Source → wraps items in LineagePacket<T> (assigns CorrelationId)
       → each node appends LineageRecord events
       → terminal event per sampled correlation
       → ILineageCollector (thread-safe ConcurrentDictionary)
       → ILineageSink / IPipelineLineageSink (export)

Core Contracts

TypeRole
ILineageBuild-time adapter creation, stream wrapping/unwrapping, pipeline report recording
LineageRecordSingle traversal event (node ID, outcome, correlation ID, optional snapshots)
ILineageCollectorThread-safe storage with per-correlation event tracking
ILineageSinkItem-level export (called per record)
IPipelineLineageSinkPipeline-level export (called once at end of run)
LineagePacket<T>Wraps items with Data, CorrelationId, TraversalPath, LineageRecords, Collect

Runtime stream contract: When item-level lineage is enabled, streams throughout execution carry LineagePacket<T> items, not T items directly. The RuntimePipelineBinder normalizes execution options (such as route predicates) to operate on LineagePacket<T> before execution starts. Sinks receive an IDataStream<LineagePacket<T>> input; the lineage adapter unwraps each packet to expose the inner T to your ISinkNode<T>.ConsumeAsync implementation.
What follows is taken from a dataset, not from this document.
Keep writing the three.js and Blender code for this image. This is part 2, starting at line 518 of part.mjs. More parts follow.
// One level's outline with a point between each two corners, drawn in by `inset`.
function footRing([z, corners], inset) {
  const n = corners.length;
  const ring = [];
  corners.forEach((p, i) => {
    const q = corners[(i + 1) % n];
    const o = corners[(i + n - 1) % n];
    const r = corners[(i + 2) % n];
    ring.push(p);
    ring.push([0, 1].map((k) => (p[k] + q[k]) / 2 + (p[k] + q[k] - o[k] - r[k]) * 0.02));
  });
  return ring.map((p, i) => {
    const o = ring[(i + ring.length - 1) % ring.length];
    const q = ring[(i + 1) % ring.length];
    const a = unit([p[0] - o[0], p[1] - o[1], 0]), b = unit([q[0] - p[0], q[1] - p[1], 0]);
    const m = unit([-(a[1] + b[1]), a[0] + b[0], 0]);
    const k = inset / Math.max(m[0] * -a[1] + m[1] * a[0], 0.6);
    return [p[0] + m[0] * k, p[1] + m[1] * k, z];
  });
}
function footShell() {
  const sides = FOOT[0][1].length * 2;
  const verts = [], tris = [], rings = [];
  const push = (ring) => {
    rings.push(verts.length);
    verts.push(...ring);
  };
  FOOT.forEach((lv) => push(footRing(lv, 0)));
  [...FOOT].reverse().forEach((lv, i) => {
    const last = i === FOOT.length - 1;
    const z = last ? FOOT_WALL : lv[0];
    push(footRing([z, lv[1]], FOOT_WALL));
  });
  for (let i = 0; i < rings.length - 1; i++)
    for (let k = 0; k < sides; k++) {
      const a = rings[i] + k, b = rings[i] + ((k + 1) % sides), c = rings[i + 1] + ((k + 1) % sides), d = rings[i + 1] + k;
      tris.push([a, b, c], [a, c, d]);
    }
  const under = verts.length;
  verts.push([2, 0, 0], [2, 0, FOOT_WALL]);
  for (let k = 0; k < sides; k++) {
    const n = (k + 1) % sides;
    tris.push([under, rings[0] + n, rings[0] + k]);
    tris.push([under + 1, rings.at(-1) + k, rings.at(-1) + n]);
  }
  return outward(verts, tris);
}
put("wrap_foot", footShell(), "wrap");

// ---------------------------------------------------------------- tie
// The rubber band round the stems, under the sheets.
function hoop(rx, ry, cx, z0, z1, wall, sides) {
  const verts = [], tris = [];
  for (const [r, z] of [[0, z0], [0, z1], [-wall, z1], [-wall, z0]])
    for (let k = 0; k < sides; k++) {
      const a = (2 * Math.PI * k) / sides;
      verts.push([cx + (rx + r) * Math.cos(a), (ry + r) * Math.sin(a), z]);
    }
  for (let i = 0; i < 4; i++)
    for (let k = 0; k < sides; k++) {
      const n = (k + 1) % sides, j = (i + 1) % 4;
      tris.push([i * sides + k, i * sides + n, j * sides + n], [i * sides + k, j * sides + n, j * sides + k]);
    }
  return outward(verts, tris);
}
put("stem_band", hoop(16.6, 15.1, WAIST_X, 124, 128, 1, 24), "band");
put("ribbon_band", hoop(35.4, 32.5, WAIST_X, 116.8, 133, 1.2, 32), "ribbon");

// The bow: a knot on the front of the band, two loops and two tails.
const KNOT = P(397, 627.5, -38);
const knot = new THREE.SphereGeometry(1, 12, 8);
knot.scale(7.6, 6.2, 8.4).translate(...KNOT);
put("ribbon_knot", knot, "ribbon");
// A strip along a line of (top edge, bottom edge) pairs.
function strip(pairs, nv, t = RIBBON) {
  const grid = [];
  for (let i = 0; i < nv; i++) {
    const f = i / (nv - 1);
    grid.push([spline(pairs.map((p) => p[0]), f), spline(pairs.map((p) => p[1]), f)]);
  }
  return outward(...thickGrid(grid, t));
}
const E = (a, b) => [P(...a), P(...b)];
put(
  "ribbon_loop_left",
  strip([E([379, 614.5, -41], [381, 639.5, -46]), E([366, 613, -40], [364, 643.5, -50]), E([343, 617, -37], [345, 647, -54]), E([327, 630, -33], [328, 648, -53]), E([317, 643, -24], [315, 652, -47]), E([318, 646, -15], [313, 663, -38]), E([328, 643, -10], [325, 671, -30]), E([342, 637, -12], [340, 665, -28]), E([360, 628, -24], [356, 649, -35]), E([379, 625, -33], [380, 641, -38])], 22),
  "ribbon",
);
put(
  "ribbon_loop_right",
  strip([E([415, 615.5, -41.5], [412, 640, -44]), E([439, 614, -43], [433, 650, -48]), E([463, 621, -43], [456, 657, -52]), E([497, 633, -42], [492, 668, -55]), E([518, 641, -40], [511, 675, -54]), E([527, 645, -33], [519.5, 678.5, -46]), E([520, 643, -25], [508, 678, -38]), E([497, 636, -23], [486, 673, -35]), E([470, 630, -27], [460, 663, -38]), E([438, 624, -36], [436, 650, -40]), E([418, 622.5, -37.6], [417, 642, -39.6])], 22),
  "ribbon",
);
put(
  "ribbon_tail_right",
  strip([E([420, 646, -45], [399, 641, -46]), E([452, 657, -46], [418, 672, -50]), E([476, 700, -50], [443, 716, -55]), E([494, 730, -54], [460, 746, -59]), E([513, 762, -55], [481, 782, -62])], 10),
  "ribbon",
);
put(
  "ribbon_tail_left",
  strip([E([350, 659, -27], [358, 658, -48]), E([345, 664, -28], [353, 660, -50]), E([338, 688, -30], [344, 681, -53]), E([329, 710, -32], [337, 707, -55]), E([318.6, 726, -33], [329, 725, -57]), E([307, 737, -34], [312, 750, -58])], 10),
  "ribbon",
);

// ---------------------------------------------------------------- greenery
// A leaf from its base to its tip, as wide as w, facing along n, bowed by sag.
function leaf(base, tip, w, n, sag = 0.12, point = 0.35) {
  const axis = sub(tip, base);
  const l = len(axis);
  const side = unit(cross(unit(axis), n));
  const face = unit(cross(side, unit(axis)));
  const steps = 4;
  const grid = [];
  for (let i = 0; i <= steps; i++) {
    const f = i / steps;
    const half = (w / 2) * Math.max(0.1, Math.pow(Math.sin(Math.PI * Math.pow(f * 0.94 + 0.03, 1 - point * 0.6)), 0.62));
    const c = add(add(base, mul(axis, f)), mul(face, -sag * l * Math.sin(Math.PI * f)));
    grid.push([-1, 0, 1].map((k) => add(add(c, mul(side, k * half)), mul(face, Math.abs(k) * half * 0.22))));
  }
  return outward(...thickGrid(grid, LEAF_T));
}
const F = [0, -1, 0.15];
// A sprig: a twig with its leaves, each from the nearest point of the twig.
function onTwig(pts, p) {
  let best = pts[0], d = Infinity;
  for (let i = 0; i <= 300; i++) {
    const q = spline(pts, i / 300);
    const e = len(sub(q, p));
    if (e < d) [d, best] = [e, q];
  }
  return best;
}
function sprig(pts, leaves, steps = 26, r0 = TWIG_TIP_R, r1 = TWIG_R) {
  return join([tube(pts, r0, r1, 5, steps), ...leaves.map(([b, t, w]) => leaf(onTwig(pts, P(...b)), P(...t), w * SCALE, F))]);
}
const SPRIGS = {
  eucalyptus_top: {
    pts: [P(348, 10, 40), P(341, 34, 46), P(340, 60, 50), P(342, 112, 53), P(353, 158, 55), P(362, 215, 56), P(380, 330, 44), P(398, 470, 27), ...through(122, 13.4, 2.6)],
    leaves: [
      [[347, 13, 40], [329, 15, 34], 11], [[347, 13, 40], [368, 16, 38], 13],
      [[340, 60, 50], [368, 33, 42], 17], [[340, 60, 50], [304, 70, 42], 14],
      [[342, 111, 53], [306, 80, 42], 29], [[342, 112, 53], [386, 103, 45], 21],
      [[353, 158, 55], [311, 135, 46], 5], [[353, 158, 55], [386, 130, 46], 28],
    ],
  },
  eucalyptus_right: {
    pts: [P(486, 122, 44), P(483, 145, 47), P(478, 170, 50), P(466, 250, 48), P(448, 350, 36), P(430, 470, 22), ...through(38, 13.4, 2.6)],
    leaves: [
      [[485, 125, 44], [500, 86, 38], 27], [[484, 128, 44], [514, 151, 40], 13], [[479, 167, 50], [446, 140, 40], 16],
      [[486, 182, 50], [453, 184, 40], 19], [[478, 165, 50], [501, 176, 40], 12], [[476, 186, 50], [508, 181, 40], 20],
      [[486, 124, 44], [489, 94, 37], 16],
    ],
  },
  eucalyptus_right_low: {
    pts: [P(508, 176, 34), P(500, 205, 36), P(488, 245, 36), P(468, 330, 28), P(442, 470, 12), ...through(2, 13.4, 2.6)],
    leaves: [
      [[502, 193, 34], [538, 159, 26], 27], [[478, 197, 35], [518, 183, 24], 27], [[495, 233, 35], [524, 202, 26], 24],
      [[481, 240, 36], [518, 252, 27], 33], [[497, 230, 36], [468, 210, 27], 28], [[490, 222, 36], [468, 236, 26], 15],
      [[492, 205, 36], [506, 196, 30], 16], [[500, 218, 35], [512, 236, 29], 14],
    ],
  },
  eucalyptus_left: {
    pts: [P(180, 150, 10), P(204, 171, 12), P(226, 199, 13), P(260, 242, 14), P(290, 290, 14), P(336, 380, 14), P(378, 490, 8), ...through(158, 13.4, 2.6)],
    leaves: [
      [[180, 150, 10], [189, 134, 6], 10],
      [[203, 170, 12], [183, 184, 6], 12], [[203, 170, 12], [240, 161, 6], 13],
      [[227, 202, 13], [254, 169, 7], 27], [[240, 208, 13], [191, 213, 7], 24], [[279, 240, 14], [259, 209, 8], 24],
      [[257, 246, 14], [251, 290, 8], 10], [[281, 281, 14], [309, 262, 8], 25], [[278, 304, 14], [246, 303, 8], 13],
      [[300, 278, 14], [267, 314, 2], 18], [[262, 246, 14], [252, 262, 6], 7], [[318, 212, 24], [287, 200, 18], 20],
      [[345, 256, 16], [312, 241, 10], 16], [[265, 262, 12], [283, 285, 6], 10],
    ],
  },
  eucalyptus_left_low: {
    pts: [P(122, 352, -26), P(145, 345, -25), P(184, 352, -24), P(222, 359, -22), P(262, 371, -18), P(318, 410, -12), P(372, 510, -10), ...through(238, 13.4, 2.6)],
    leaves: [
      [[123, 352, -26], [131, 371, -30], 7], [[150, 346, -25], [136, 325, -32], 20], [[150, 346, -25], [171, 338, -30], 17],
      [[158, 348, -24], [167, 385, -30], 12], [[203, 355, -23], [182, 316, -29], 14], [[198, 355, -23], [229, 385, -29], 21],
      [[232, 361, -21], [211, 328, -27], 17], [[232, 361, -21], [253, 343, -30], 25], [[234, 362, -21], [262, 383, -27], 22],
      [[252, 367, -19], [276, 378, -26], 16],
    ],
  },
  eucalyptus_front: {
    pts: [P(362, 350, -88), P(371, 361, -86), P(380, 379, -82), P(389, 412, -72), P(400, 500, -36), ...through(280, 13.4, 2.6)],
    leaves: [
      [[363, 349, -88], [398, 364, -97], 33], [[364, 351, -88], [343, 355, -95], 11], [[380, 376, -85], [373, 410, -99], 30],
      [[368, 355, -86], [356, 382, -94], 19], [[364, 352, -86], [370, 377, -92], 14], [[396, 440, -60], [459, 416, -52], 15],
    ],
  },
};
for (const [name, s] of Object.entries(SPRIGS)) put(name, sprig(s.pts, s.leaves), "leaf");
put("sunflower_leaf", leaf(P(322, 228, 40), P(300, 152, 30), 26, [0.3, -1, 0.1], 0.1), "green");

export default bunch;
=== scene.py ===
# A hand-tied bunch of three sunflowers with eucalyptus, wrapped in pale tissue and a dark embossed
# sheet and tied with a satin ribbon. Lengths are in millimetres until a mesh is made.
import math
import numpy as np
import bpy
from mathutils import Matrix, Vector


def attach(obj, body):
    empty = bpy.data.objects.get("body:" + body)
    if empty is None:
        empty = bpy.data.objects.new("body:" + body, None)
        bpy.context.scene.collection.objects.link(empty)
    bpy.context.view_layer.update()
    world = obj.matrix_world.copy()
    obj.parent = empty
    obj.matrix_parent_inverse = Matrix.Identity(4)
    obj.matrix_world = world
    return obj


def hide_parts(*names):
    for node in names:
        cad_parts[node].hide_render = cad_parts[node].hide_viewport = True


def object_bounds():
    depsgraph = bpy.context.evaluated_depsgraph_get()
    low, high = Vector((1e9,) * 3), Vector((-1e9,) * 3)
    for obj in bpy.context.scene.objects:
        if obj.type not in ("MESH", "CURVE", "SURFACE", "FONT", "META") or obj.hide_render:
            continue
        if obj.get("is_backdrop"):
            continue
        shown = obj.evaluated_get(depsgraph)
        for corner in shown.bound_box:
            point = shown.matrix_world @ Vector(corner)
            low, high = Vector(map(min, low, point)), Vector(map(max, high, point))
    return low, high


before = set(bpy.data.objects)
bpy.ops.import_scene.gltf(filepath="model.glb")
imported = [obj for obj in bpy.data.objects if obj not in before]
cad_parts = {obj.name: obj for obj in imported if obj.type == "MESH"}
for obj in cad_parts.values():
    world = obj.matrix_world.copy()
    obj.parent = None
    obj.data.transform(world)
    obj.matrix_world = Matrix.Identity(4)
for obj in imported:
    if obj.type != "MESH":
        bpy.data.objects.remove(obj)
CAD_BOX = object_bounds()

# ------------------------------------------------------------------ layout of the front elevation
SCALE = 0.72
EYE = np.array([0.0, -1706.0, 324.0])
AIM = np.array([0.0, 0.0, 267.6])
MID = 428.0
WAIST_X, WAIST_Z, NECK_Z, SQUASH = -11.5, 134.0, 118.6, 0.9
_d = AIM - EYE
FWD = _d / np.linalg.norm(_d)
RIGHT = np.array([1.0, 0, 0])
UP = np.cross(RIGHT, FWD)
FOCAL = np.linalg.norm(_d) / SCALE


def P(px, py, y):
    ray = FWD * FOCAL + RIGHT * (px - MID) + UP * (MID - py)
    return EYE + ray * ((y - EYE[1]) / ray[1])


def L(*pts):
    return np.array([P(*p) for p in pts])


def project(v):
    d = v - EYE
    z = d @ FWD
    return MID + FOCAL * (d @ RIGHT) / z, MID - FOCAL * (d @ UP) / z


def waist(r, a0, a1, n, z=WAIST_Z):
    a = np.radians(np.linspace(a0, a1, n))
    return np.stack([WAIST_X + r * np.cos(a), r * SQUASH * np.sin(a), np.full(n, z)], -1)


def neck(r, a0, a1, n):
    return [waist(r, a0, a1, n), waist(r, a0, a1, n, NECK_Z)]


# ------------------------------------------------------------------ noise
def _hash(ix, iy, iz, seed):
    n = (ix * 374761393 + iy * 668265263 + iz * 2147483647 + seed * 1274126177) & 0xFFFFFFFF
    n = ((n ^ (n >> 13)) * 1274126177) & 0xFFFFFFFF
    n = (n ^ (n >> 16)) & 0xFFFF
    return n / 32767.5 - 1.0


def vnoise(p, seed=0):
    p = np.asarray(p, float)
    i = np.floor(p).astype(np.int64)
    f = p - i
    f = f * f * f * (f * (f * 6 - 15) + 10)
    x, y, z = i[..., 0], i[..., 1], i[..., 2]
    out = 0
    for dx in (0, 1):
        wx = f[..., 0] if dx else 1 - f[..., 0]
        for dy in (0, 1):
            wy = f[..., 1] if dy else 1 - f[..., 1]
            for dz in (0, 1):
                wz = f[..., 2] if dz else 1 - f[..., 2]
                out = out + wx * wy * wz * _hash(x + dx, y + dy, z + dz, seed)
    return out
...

This unwrapping is strictly typed - the input stream must be IDataStream<LineagePacket<T>> or the build fails.

LineageRecord Fields

FieldDescription
CorrelationIdTracks the item across all nodes
NodeIdNode that produced this record
PipelineId / PipelineNamePipeline context
OutcomeReasonTerminal or intermediate outcome
IsTerminalWhether this is the final record for this correlation
TraversalPathOrdered list of node IDs visited
ContributorCorrelationIdsFor joins/aggregates - IDs of contributing items
InputSnapshot / OutputSnapshotJSON snapshots (when hop snapshots enabled)
DataItem payload (subject to redaction)

Terminal Outcomes

LineageOutcomeReasonDescription
EmittedItem successfully reached a sink
FilteredOutItem was removed by a filter node
ConsumedWithoutEmissionItem consumed by an aggregate or reduction
ErrorItem processing failed
DeadLetteredItem was sent to a dead letter sink
DroppedByBackpressureItem dropped by a parallel queue policy
JoinedItem was part of a join operation
AggregatedItem was part of an aggregation

Configuration

LineageOptions Presets

Two built-in presets cover most use cases:

PresetSamplingIntermediate RecordsSnapshotsBest For
LineageOptions.FastLineageLowDisabledDisabledHigh-volume production
LineageOptions.CompleteLineage100%EnabledEnabledDebugging, compliance

Customize with the .With() method:

csharp
var options = LineageOptions.FastLineage.With(sampleEvery: 100, redactData: true);

Sampling

Deterministic sampling - hash-based, consistent across runs. Items with hash(correlationId) % SampleEvery == 0 are tracked.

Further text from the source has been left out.